Evgeni Plushenko... Kevin Reynolds. Le Canadien venu en relève à Patrick Chan a terminé deuxième derrière Plushenko (photo)... à .28! Il s’en est fallu de peu pour que celui que l’on surnomme Mister Quad prive le Russe de la première place! En fait, la grande différence entre les deux se situe entre la technique et les composantes. Plushenko va beaucoup plus loin dans l’aisance, l’exécution, le talent artistique alors que Reynolds le domine dans les éléments techniques. Ça s’explique beaucoup par l’expérience et la maturité. Par 31 ans et 23 ans. Mais à quelques jours de la compétition individuelle, voilà de quoi donner confiance à Reynolds.

Si chez les messieurs c’est un homme mature qui a volé la vedette, c’est une fillette à peine sortie de l’enfance qui a fait la même chose chez les dames. Encore une Russe, la jeune Yulia Lipnitskaya, a brillé devant ses consoeurs plus âgées. Dire qu’il y a quelques mois, les Russes craignaient la compétition par équipe parce qu’ils estimaient ne pas avoir de femme assez forte pour s’y imposer! Lipnitskaya, encore une fois très émouvante, cette fois-ci dans son programme créé sur la musique de la Liste de Schindler, a fini à plus de douze points devant la deuxième place de l’excellente Gracie Gold qui a beaucoup progressé depuis l’automne dernier. La championne canadienne Kaetlyn Osmond a profité de l’occasion pour prendre encore un peu de glace, elle qui a été tenue à l’écart de la compétition à cause de blessures. Cinquième d’un groupe de cinq, elle n’a cependant pas été déclassée, moins de deux points séparant la troisième de la cinquième place.

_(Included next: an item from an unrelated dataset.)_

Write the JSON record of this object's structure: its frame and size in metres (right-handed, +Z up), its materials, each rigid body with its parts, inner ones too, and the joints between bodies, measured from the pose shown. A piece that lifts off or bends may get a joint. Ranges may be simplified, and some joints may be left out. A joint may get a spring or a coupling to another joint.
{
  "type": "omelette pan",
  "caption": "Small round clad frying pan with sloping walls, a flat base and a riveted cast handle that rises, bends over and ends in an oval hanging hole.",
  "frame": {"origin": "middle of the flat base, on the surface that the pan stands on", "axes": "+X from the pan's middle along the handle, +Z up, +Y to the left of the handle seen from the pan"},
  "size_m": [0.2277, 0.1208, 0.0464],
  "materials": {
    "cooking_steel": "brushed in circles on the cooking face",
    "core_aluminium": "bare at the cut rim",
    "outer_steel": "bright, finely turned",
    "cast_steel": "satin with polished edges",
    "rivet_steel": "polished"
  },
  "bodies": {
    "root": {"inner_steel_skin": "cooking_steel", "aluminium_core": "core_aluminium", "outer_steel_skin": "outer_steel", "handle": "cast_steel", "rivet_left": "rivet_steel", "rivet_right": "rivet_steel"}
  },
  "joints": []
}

Donc avant la danse libre, la Russie était assurée de l’or et le Canada de l’argent. Restait la lutte pour le bronze entre les États-Unis, l’Italie et le Japon. Mais les dés étaient pipés. Avec les champions du monde en titre dans leurs rangs, les États-Unis avaient, disons, une glace d’avance! Ce qui rendait la danse libre intéressante, c’était la lutte à prévoir entre les grands rivaux Virtue/Moir et Davis/White. La table a d’abord été mise par les Russes Ilinykh/Kasalapov et leur formidable interprétation du Lac des cygnes. Faut avouer qu’ils étaient dans le ton… patiner sur du Tchaïkovski en Russie, c’est assez concept! Mais outre ce clin d’œil à la culture de la mère patrie, ils ont été spectaculaires. Ils ont même égalé les Canadiens au niveau des éléments techniques, n’étant surpassés que par la grâce et le savoir-faire des champions olympiques en titre.

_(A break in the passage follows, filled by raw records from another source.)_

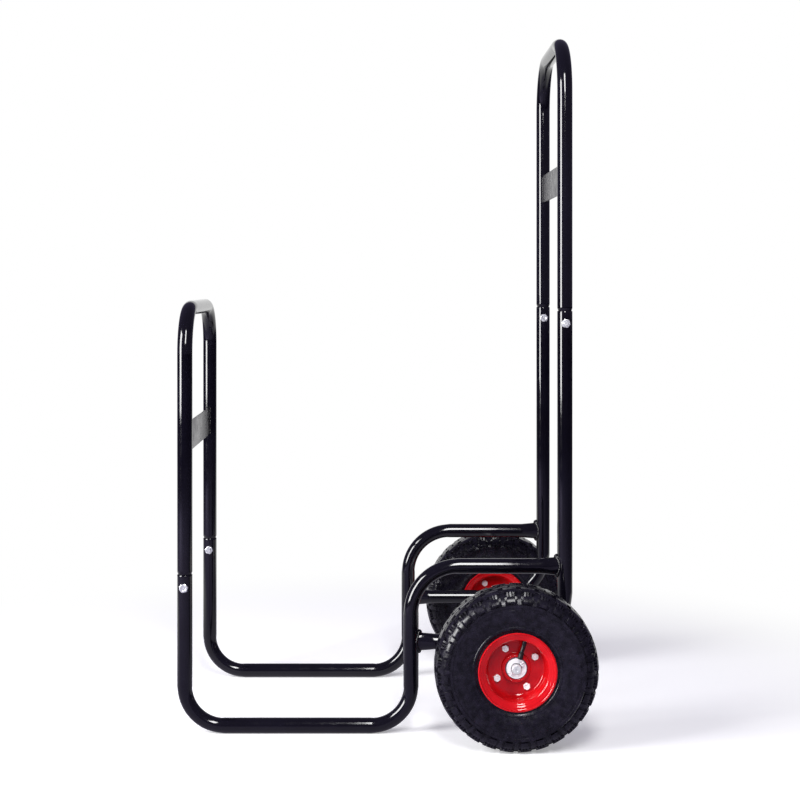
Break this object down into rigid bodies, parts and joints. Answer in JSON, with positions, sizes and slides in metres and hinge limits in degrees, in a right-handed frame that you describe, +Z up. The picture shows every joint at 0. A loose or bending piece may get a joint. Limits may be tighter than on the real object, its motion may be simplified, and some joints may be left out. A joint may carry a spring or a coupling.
{
  "type": "firewood rack",
  "caption": "Tubular steel firewood rack with a low bow, a tall push-handle bow, a stepped floor frame and pneumatic wheels that let it roll as a cart.",
  "frame": {"origin": "on the floor, at the middle of the footprint, which runs from the front bow to the back of the tyres", "axes": "+Z up, +X from the low front bow towards the push handle, +Y towards the right-hand wheel of the person who pushes; the left wheel is on -Y"},
  "size_m": [0.68, 0.584, 1.155],
  "materials": {
    "frame_paint": "gloss black stoved paint over welded steel tube",
    "rim_enamel": "gloss red enamel on pressed steel",
    "zinc_plate": "bright zinc-plated fasteners",
    "axle_steel": "drawn steel bar, thinly zinc-plated",
    "bearing_steel": "ground bearing steel with pressed shields",
    "tyre_rubber": "moulded black tyre rubber, satin",
    "valve_rubber": "smooth black rubber",
    "cap_plastic": "moulded black plastic"
  },
  "bodies": {
    "frame": {"left_deck_tube": "frame_paint", "right_deck_tube": "frame_paint", "left_rear_tube": "frame_paint", "right_rear_tube": "frame_paint", "front_bow": "frame_paint", "handle_bow": "frame_paint", "front_plate": "frame_paint", "handle_plate": "frame_paint", "left_frame_welds": "frame_paint", "right_frame_welds": "frame_paint", "axle_welds": "frame_paint", "plate_welds": "frame_paint", "front_joint_bolts": "zinc_plate", "front_joint_nuts": "zinc_plate", "handle_joint_bolts": "zinc_plate", "handle_joint_nuts": "zinc_plate", "axle": "axle_steel", "left_spacer": "axle_steel", "right_spacer": "axle_steel", "left_inner_washer": "zinc_plate", "right_inner_washer": "zinc_plate", "left_outer_washer": "zinc_plate", "right_outer_washer": "zinc_plate", "left_cotter_pin": "zinc_plate", "right_cotter_pin": "zinc_plate"},
    "left_wheel": {"left_tyre": "tyre_rubber", "left_inner_tube": "valve_rubber", "left_outer_rim": "rim_enamel", "left_inner_rim": "rim_enamel", "left_hub": "rim_enamel", "left_outer_bearing": "bearing_steel", "left_inner_bearing": "bearing_steel", "left_rim_bolts": "zinc_plate", "left_rim_nuts": "zinc_plate", "left_valve_stem": "valve_rubber", "left_valve_cap": "cap_plastic"},
    "right_wheel": {"right_tyre": "tyre_rubber", "right_inner_tube": "valve_rubber", "right_outer_rim": "rim_enamel", "right_inner_rim": "rim_enamel", "right_hub": "rim_enamel", "right_outer_bearing": "bearing_steel", "right_inner_bearing": "bearing_steel", "right_rim_bolts": "zinc_plate", "right_rim_nuts": "zinc_plate", "right_valve_stem": "valve_rubber", "right_valve_cap": "cap_plastic"}
  },
  "joints": [
    {"name": "left_wheel_spin", "type": "hinge", "parent": "frame", "child": "left_wheel", "pos_m": [0.21, -0.25, 0.13], "axis": [0, 1, 0], "continuous": true},
    {"name": "right_wheel_spin", "type": "hinge", "parent": "frame", "child": "right_wheel", "pos_m": [0.21, 0.25, 0.13], "axis": [0, 1, 0], "continuous": true}
  ]
}
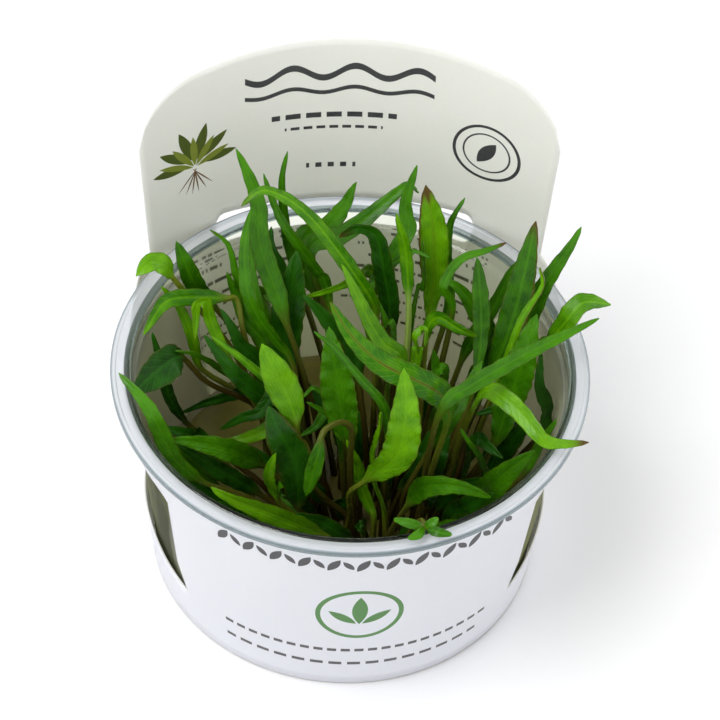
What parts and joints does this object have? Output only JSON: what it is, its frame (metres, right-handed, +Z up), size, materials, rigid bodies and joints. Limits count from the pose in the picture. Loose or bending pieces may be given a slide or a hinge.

Virtue et Moir ont été presque impeccables, à peine un petit frémissement dans un porté difficile, et des twizzles impeccables cette fois. Mais... le « mais » vient de la différence de points entre les leurs et ceux des Américains qui ont remporté la manche. Près de sept! Ça, c’est sûr que ça va rester dans la tête de Tessa et de Scott, qui vont chercher comment réduire ou même effacer cet écart lors de la compétition de danse. C’est au niveau des éléments techniques que ça s’est joué.

De quelle façon ça pourra influencer le reste, on n’en a aucune idée, puisque c’est la première fois que les juges ont à juger une compétition avant les finales individuelles et par couples. Faudra espérer que l’ardoise soit complètement effacée et qu’on porte un regard neuf sur les performances des athlètes.

Médaille d’argent donc pour le Canada, une belle performance dans un format de compétition original où les athlètes avaient plaisir à s’encourager entre eux. Mais maintenant, plus droit à l’erreur. La performance d’un collègue ne pourra sauver celle de celui qui se trompe. Le patinage artistique retourne sans son individualité, cruelle parfois.